On 21 February 1825, Riley committed suicide. His death was reported in The Sydney Gazette and New South Wales Advertiser of Thursday, 24 February 1825 as follows:

"Death. At his residence in Wooloomooloo, on Monday last, Edward Riley, Esq, a Justice of the Peace for the Territory of New South Wales, and the senior Partner in the Firm of Riley and Walker. This Gentlemen has long been an inhabitant of this Colony, in which he was not only an active Magistrate, but also one of the most honorable and indefatigable Merchants. For these last two or three months, Mr. Riley laboured under severe indisposition, attended with hypochondriac symptoms, that induced mental derangement; in one of which ... unfortunate Gentleman destroyed himself, by means of a pistol, about 10 minutes prior to eleven o'clock on Monday forenoon : the ball is said to have entered beneath the chin, and found its way through the back part of the head, causing instant death. An Inquest was convened the same day on the melancholy occasion, and a Verdict returned of Insanity. Mrs. RILEY, an amiable and afflicted widow, is left with a large family, to deplore the sudden deprivation of a fond husband, and an excellent father. The deceased was interred on Tuesday, in the Church-yard of Parramatta."

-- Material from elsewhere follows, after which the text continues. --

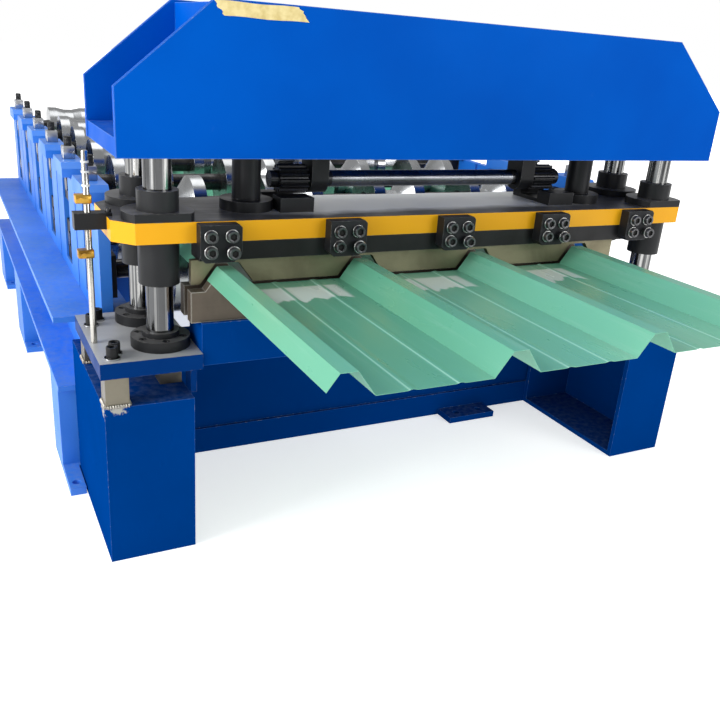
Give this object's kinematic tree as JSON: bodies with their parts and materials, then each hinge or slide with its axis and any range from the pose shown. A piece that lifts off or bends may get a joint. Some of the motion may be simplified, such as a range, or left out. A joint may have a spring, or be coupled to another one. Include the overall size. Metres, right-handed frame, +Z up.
{
  "type": "roll forming machine",
  "caption": "Roll forming machine for trapezoidal roofing sheet: hydraulic cut-off shear with guided platen at the exit, forming rolls in stands behind it.",
  "frame": {"origin": "on the floor, on the machine's centre line, under the middle of the bed's front cross beam", "axes": "+X to the right seen from the exit end, +Y upstream into the machine, +Z up"},
  "size_m": [1.802, 3.1055, 1.21],
  "materials": {
    "bed_paint": "semi-gloss machine enamel, light blue",
    "hood_paint": "semi-gloss machine enamel, deep blue",
    "base_plate_steel": "ground grey top, blue painted edges",
    "bare_steel": "sawn bare steel",
    "chrome_posts": "polished hard chrome",
    "black_oxide": "black oxide, lightly oiled",
    "greased_steel": "cut steel with grease",
    "blade_steel": "hardened tool steel, brownish",
    "green_sheet": "prepainted glossy sheet",
    "polished_steel": "polished rod",
    "platen_steel": "ground grey faces, yellow painted edge",
    "roll_chrome": "plated rolls on dark shafts"
  },
  "bodies": {
    "frame": {"left_bed_beam": "bed_paint", "right_bed_beam": "bed_paint", "front_cross_beam": "bed_paint", "bed_cross_ties": "bed_paint", "left_bed_feet": "bed_paint", "right_bed_feet": "bed_paint", "left_leg": "hood_paint", "right_leg": "hood_paint", "packing_blocks": "bare_steel", "left_base_plate": "base_plate_steel", "right_base_plate": "base_plate_steel", "guide_posts": "chrome_posts", "post_flanges": "black_oxide", "hood_front_plate": "hood_paint", "hood_rear_plate": "hood_paint", "hood_bottom_plate": "hood_paint", "hood_ribs": "hood_paint", "cylinders": "black_oxide", "shaft_hangers": "black_oxide", "die_beam": "blade_steel", "lower_blade_front": "blade_steel", "lower_blade_rear": "blade_steel", "formed_panel": "green_sheet", "strip_in_rolls": "green_sheet", "left_stands": "bed_paint", "right_stands": "bed_paint", "bearing_blocks": "black_oxide", "stand_caps": "bed_paint", "adjusting_screws": "black_oxide", "switch_rod": "polished_steel"},
    "platen": {"platen": "platen_steel", "guide_bushes": "black_oxide", "blade_bar": "black_oxide", "blade_clamps": "black_oxide", "clamp_screws": "black_oxide", "upper_blade": "blade_steel", "cylinder_rods": "black_oxide", "gear_racks": "greased_steel", "switch_bracket": "black_oxide"},
    "sync_shaft": {"sync_shaft": "black_oxide"},
    "bottom_roll_1": {"bottom_roll_1": "roll_chrome"},
    "top_roll_1": {"top_roll_1": "roll_chrome"},
    "bottom_roll_2": {"bottom_roll_2": "roll_chrome"},
    "top_roll_2": {"top_roll_2": "roll_chrome"},
    "bottom_roll_3": {"bottom_roll_3": "roll_chrome"},
    "top_roll_3": {"top_roll_3": "roll_chrome"},
    "bottom_roll_4": {"bottom_roll_4": "roll_chrome"},
    "top_roll_4": {"top_roll_4": "roll_chrome"},
    "bottom_roll_5": {"bottom_roll_5": "roll_chrome"},
    "top_roll_5": {"top_roll_5": "roll_chrome"},
    "bottom_roll_6": {"bottom_roll_6": "roll_chrome"},
    "top_roll_6": {"top_roll_6": "roll_chrome"}
  },
  "joints": [
    {"name": "platen_slide", "type": "slide", "parent": "frame", "child": "platen", "axis": [0, 0, 1], "range_m": [-0.009, 0.012]},
    {"name": "sync_spin", "type": "hinge", "parent": "frame", "child": "sync_shaft", "pos_m": [0, -0.286, 0.838], "axis": [1, 0, 0], "range_deg": [-19.2, 23]},
    {"name": "bottom_roll_spin_1", "type": "hinge", "parent": "frame", "child": "bottom_roll_1", "pos_m": [0, 0.039, 0.5482], "axis": [1, 0, 0], "continuous": true},
    {"name": "top_roll_spin_1", "type": "hinge", "parent": "frame", "child": "top_roll_1", "pos_m": [0, 0.039, 0.7108], "axis": [1, 0, 0], "continuous": true},
    {"name": "bottom_roll_spin_2", "type": "hinge", "parent": "frame", "child": "bottom_roll_2", "pos_m": [0, 0.394, 0.5482], "axis": [1, 0, 0], "continuous": true},
    {"name": "top_roll_spin_2", "type": "hinge", "parent": "frame", "child": "top_roll_2", "pos_m": [0, 0.394, 0.7108], "axis": [1, 0, 0], "continuous": true},
    {"name": "bottom_roll_spin_3", "type": "hinge", "parent": "frame", "child": "bottom_roll_3", "pos_m": [0, 0.749, 0.5482], "axis": [1, 0, 0], "continuous": true},
    {"name": "top_roll_spin_3", "type": "hinge", "parent": "frame", "child": "top_roll_3", "pos_m": [0, 0.749, 0.7108], "axis": [1, 0, 0], "continuous": true},
    {"name": "bottom_roll_spin_4", "type": "hinge", "parent": "frame", "child": "bottom_roll_4", "pos_m": [0, 1.104, 0.5482], "axis": [1, 0, 0], "continuous": true},
    {"name": "top_roll_spin_4", "type": "hinge", "parent": "frame", "child": "top_roll_4", "pos_m": [0, 1.104, 0.7108], "axis": [1, 0, 0], "continuous": true},
    {"name": "bottom_roll_spin_5", "type": "hinge", "parent": "frame", "child": "bottom_roll_5", "pos_m": [0, 1.459, 0.5482], "axis": [1, 0, 0], "continuous": true},
    {"name": "top_roll_spin_5", "type": "hinge", "parent": "frame", "child": "top_roll_5", "pos_m": [0, 1.459, 0.7108], "axis": [1, 0, 0], "continuous": true},
    {"name": "bottom_roll_spin_6", "type": "hinge", "parent": "frame", "child": "bottom_roll_6", "pos_m": [0, 1.814, 0.5482], "axis": [1, 0, 0], "continuous": true},
    {"name": "top_roll_spin_6", "type": "hinge", "parent": "frame", "child": "top_roll_6", "pos_m": [0, 1.814, 0.7108], "axis": [1, 0, 0], "continuous": true}
  ],
  "couplings": [
    {"joint": "sync_spin", "follows": "platen_slide", "rad_per_m": 33.333},
    {"joint": "top_roll_spin_1", "follows": "bottom_roll_spin_1", "ratio": -1},
    {"joint": "bottom_roll_spin_2", "follows": "bottom_roll_spin_1", "ratio": 1},
    {"joint": "top_roll_spin_2", "follows": "bottom_roll_spin_1", "ratio": -1},
    {"joint": "bottom_roll_spin_3", "follows": "bottom_roll_spin_1", "ratio": 1},
    {"joint": "top_roll_spin_3", "follows": "bottom_roll_spin_1", "ratio": -1},
    {"joint": "bottom_roll_spin_4", "follows": "bottom_roll_spin_1", "ratio": 1},
    {"joint": "top_roll_spin_4", "follows": "bottom_roll_spin_1", "ratio": -1},
    {"joint": "bottom_roll_spin_5", "follows": "bottom_roll_spin_1", "ratio": 1},
    {"joint": "top_roll_spin_5", "follows": "bottom_roll_spin_1", "ratio": -1},
    {"joint": "bottom_roll_spin_6", "follows": "bottom_roll_spin_1", "ratio": 1},
    {"joint": "top_roll_spin_6", "follows": "bottom_roll_spin_1", "ratio": -1}
  ]
}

Riley's widow, Ann (née Wilkinson) died in May 1830.

== Estate ==

Following the death of Riley's eldest son, Edward Riley (1806–1840) in June 1840, Edward Riley's estate was the subject of an 1841 Supreme Court of New South Wales judgement in which the extent of Edward Riley's estate was described: "The estates in question appear to consist first of about a quarter of an acre of land at the corner of Hunter and George-street, one hundred acres with a capital mansion and offices erected thereon, at Woolloomooloo, five acres, with a mill erected thereon, at the Surry Hills, six other acres in the same place, a farm of two hundred acres in the District of Minto, with a house and offices erected thereon, three thousand and thirty acres at Mittagong, and five hundred acres at the same place."

== Descendants ==

Edward Riley (1806–1840)

Anna Sophia Riley married Robert Campbell (1804–1859), second son of Robert Campbell (1769–1846), New South Wales merchant, pastoralist, politician and philanthropist, and his wife Sophia, née Palmer.

Alexander William Riley (1818 - 1870) Captain in the British army and ancestor of Rear Admiral George Fawkes

James John Riley (1821–1882) married Christiana Blomfield, daughter of Lieutenant Thomas Valentine Blomfield and his wife, Christiana Brooks; and granddaughter of Captain Richard Brooks. James John Riley was the first Mayor of Penrith, New South Wales.